» GUILHERME G. FELICIANO,
Juiz titular da 1ª Vara do Trabalho de Taubaté, é professor associado II do Departamento de Direito do Trabalho e da Seguridade Social da Faculdade
de Direito da Universidade de São Paulo e ex-presidente da Associação Nacional dos Magistrados da Justiça do Trabalho (2017-2019).
» ALAMIRO V. S. NETTO
Advogado. É professor titular de direito penal da Faculdade de Direito da USP
Em setembro último, veio a lume a Lei nº 13.869/2019, para redefinir o controle penal do abuso de autoridade no Brasil. Entendia-se que a revogada Lei nº 4.898/1965, para além de refletir os ideários do período da ditadura civil-militar, não mais satisfazia os anseios de uma sociedade que não aceita, como outrora, a pérfida cultura do "sabe com quem está falando".

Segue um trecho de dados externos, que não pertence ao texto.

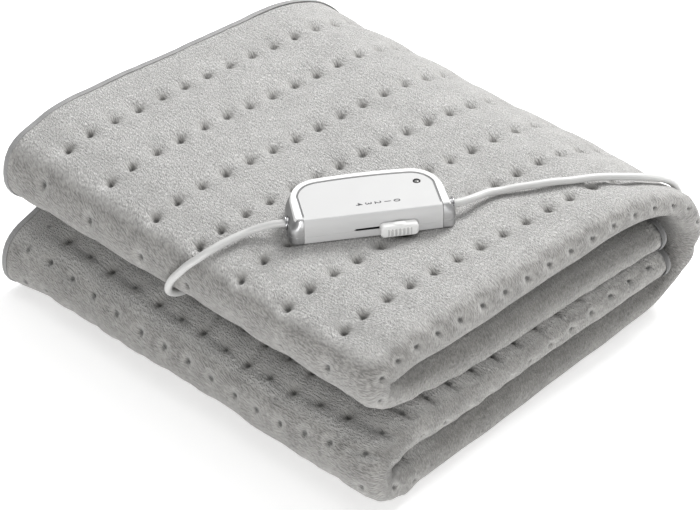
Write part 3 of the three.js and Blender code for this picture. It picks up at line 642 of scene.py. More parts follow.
def make_pad():
    rows = rows_along()
    wide = np.broadcast_to(ACROSS, (len(rows), len(ACROSS)))
    gone = rows[:, None] + stagger(wide) * fade(np.minimum(rows, PAD_RUN - rows), END_FADE)[:, None]
    at = Stations(gone.ravel())
    arc = arc_at(at, wide.ravel())
    y, out, ny, nz, from_hem = outline(at, arc)
    outer = on_pad(at, y, out).reshape(*wide.shape, 3)
    normal = surface_normals(outer)

    even = np.interp(gone - stagger(wide), SLIPPED_RUN, EVEN_RUN)
    stretch = np.linalg.norm(np.gradient(outer, axis=0), axis=-1) / np.gradient(even, axis=0).clip(1e-5)
    girth = np.linalg.norm(np.gradient(outer, axis=1), axis=-1) / np.gradient(wide, axis=1)
    column = (even - TOP_ZERO) / PIT_PITCH
    foot = np.round(column - 0.001) >= FOOT_COLUMN
    smooth_roll = near_floor_roll(gone, wide)

    aside = (column - np.round(column)) * PIT_PITCH * stretch
    on_line = (wide - np.round(wide)) * girth
    between_lines = (wide - np.floor(wide) - 0.5) * girth
    inside = (wide > -0.4) & (wide < LINES - 0.6)
    depth = np.where(inside, pit_depth(np.hypot(aside, on_line)), 0)
    depth += np.where(inside & foot, pit_depth(np.hypot(aside, between_lines)), 0)
    # The pits are shallower where the fleece faces sideways.
    depth *= (1 - smooth_roll) * (0.6 + 0.4 * np.clip(normal[..., 2] * 1.6 - 0.35, 0, 1))
    from_end = np.minimum(gone, PAD_RUN - gone)
    edge_fade = fade(from_hem.reshape(wide.shape), EDGE_FADE) * fade(from_end, EDGE_FADE)
    waves = sum(height * soft_waves(outer, *kind) for height, *kind in WAVES)
    valley = hollow(VALLEY_DEPTH, VALLEY_REACH, on_line)
    outer = outer + normal * ((waves - depth - valley) * edge_fade)[..., None]
    outer[..., 2] = np.maximum(outer[..., 2], 0)

    inner_lines = sorted({*range(0, len(ACROSS), INNER_EVERY), len(ACROSS) - 1})
    ply = ply_at(at, from_hem)
    inner = on_pad(at, y - ply * ny, out - ply * nz).reshape(*wide.shape, 3)[:, inner_lines]
    twice = np.where(foot, 2, 1)
    gap = girth / twice * (1 + NO_PITS_GAP * smooth_roll)
    arc, under_roll_shade = (table.reshape(wide.shape) for table in (arc, shade_under_roll_mask(at, arc)))
    return close_pad(outer, inner, inner_lines, [even, arc, column, wide * twice, gap, under_roll_shade])


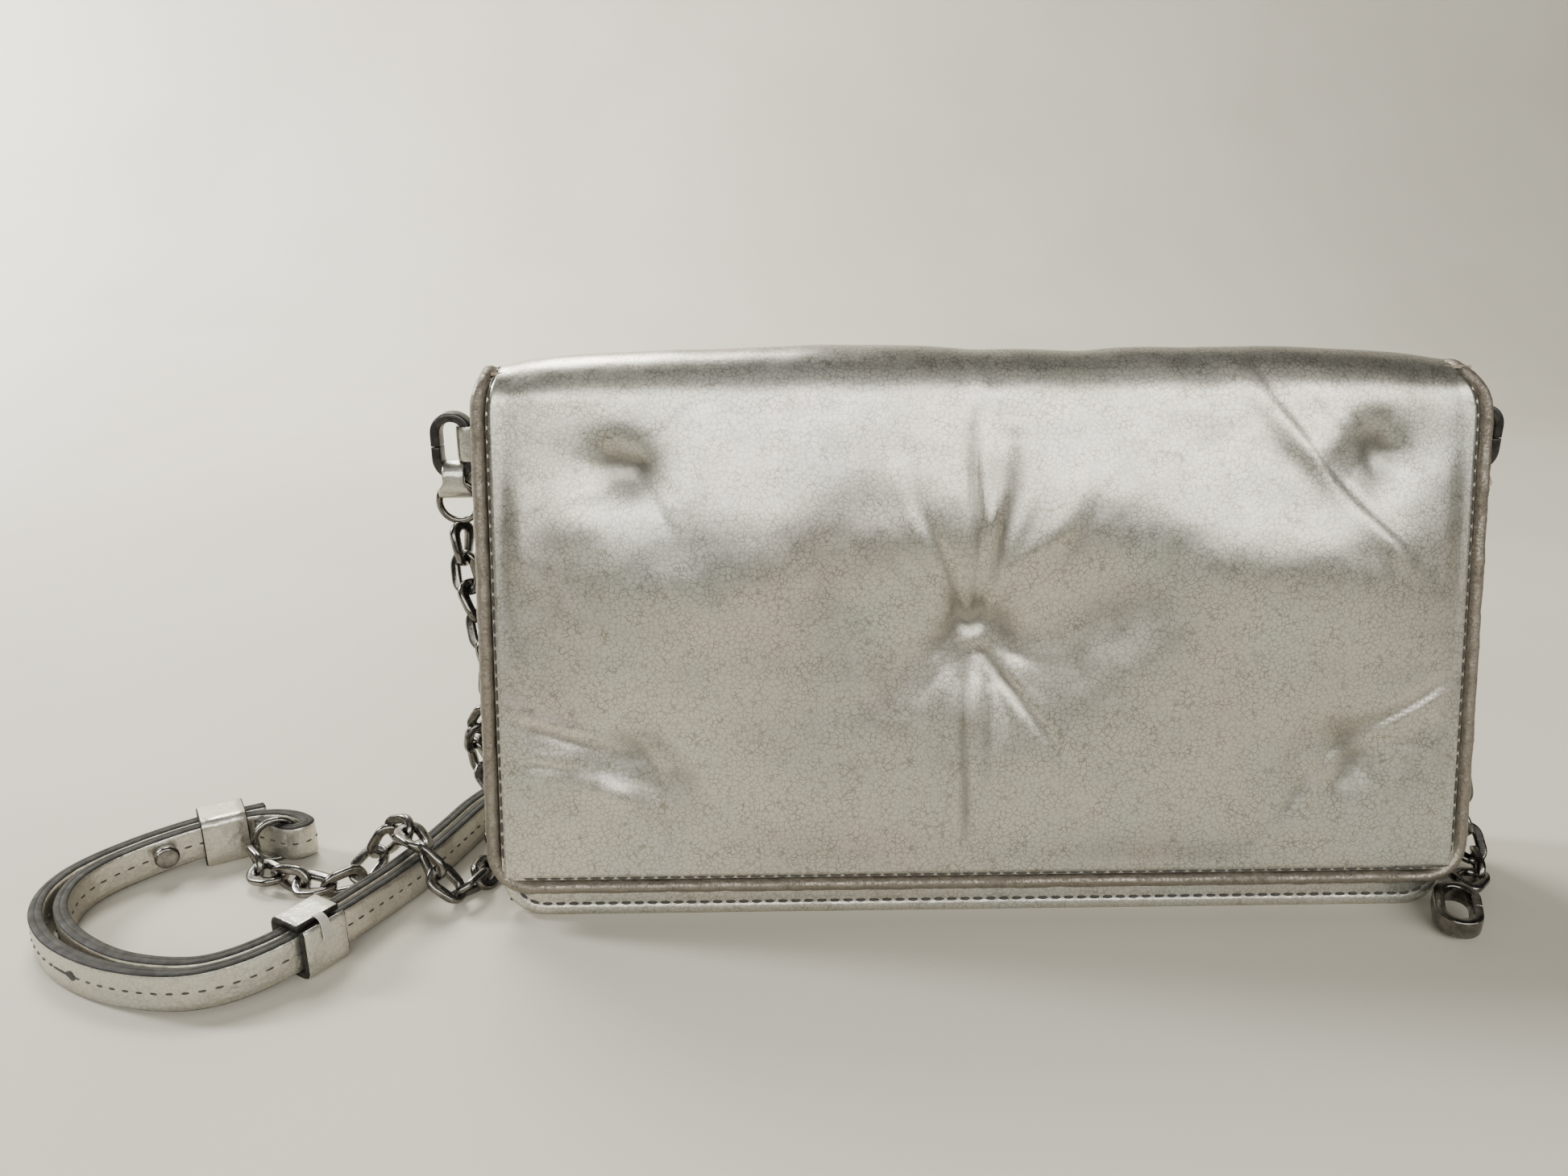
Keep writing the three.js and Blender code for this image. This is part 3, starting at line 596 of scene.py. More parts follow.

Desde então, a mídia tem noticiado sucessivos ensejos de impactos negativos da nova lei -- que ainda nem entrou em vigor -- em processos judiciais concretos. Assim, por exemplo, em 30 de setembro, na cidade de Senhor do Bonfim (BA), um juiz criminal deixou de converter duas prisões em flagrante em prisões preventivas, ao argumento de que poderia vir a infringir os termos da Lei nº 13.869/19. No mesmo dia, em Japeri (RJ), o juiz deixou de proceder à penhora on-line de dinheiro do devedor com fundamento semelhante: o sistema Bacenjud, uma vez acionado pelo juiz, bloqueia imediatamente todas as contas ativas do devedor, nos limites do valor indicado, o que poderia configurar excesso de penhora e, por conseguinte, a conduta objetiva do artigo 36 da nova lei. E, assim, sucessivamente.
A rigor, não haverá crime de abuso de autoridade, se, nos termos dos parágrafos do art. 1º da lei, a autoridade não agir com a "finalidade específica de prejudicar outrem ou beneficiar a si mesmo ou a terceiro, ou, ainda, por mero capricho ou satisfação pessoal"; e, para mais, tampouco haverá crime se se configurar, no âmbito do processo, mera divergência de interpretação de lei ou de avaliação de fatos e provas. Não poderá haver persecução criminal em casos de equívocos, erros "in judicando" ou divergências de entendimentos. Nesse sentido, aliás, a nova lei aproximou a noção de abuso de autoridade com a de prevaricação em sentido amplo: deve-se coibir o desvio da função e a traição do interesse público.
Há, porém, ensejos e excessos perigosos no texto em vigor. A uma, parece claro que a nova legislação alimentará uma crescente litigiosidade endoprocessual, especialmente em audiências (e isso é particularmente problemático em procedimentos nos quais predomina a oralidade, como nos processos penais e trabalhistas). Além disso, bem se sabe que o Estado democrático de direito não convive bem com tipos penais excessivamente abertos, cujas redações instilem insegurança quanto às condutas que possam ou não estar ali contempladas. É o que se denomina de taxatividade penal; e, a respeito desses excessos, o próprio STF se manifestou (v., p. ex., HC 155.020). O que se deve entender, por exemplo, como prisão decretada em "manifesta desconformidade com as hipóteses legais"? Ou o que se poderá compreender como "liminar ou ordem de habeas corpus manifestamente cabível", para se apontar como crime o respectivo indeferimento? Ou, ainda, o que será uma condução coercitiva "manifestamente descabida"? A desconformidade ou o (des)cabimento deverá ser "manifesto" para quem? Ou ainda, no exemplo antes reportado, o que se entenderá por quantia penhorada ou indisponibilizada que extrapole "exacerbadamente" o valor da dívida? Aquela que a ultrapasse em 100%? Talvez 50%?
Tipos penais devem evitar, na medida do possível, elementos normativos que reconduzam às teias inexpugnáveis do psicologismo judiciário. É dizer: a lei penal não pode ser tão "flexível" hermeneuticamente, a ponto de se resolver, no fim das contas, com a definição judiciária do que é virtualmente insondável: saber se, no momento em que agiu, o réu estava ou não imbuído por maus sentimentos ("capricho", por exemplo). No célebre discurso de convocação dirigido à turma de graduandos de 2019 da Universidade de Duke, o reitor Steve Nowicki registrou fazer todo sentido questionar a autoridade, se a consideramos infundada, exercida injustamente ou de qualquer modo desatinada. Mas ao questionar, é preciso estar disposto a encontrar boas respostas. Sem abusos, de parte a parte.